Friday, May 19, 2017

The Careful Fisherman

We had a fine delivery of fresh fish for the restaurant today. The whole region is blessed by being 'remote' so that veggies are most often grown within cooee and the fish is on your plate within a few hours of being landed. Or grown - as we have the most amazingly successful salmon farms in the world down here. 

When the boats come in there is always a welcoming crowd. Some, well before others.

And we know the men (it is always men) who do the hard work of going out on the seas, in all weathers, to find, catch and bring home the fish we like. Men like the fellow down in Dover, a few hours south of the Tavern in the lee of the peaks of the southern mountains.  He is as careful of his customers as I am.
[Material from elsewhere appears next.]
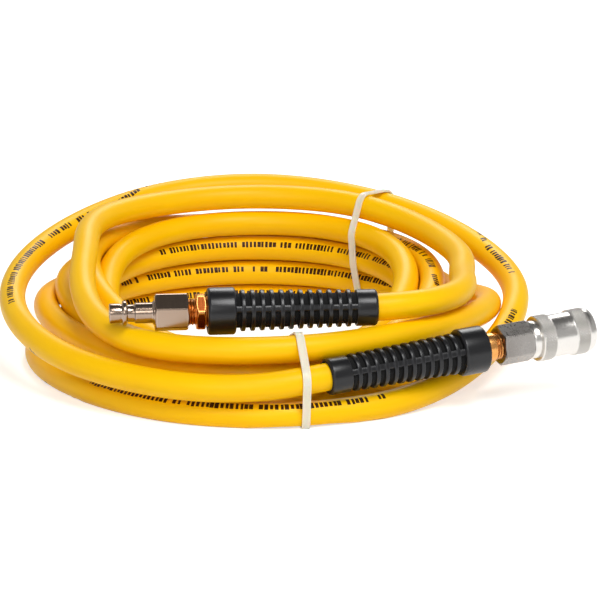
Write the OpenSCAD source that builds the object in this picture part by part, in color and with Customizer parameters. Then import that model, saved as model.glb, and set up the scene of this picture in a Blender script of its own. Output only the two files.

Despite his name.

Elaine Reeves wanted everyone to know of John Careless, so I shall oblige and do my bit.
Dover fisherman John Careless delivers his catch ‘alive, clean and fresh’

 Captain John Careless aboard the Bryallen.

IT’S a small scale operation: a fisherman selling off his boat to the most exacting of clientele — local people who will quickly spread the word for good or ill.
Nothing makes it to the Sydney Fish Market and very little makes it to shops at Geeveston, Cygnet or Hobart. Most of his customers have looked him in the eye over their purchase.
(Some does make it to the Tavern though) 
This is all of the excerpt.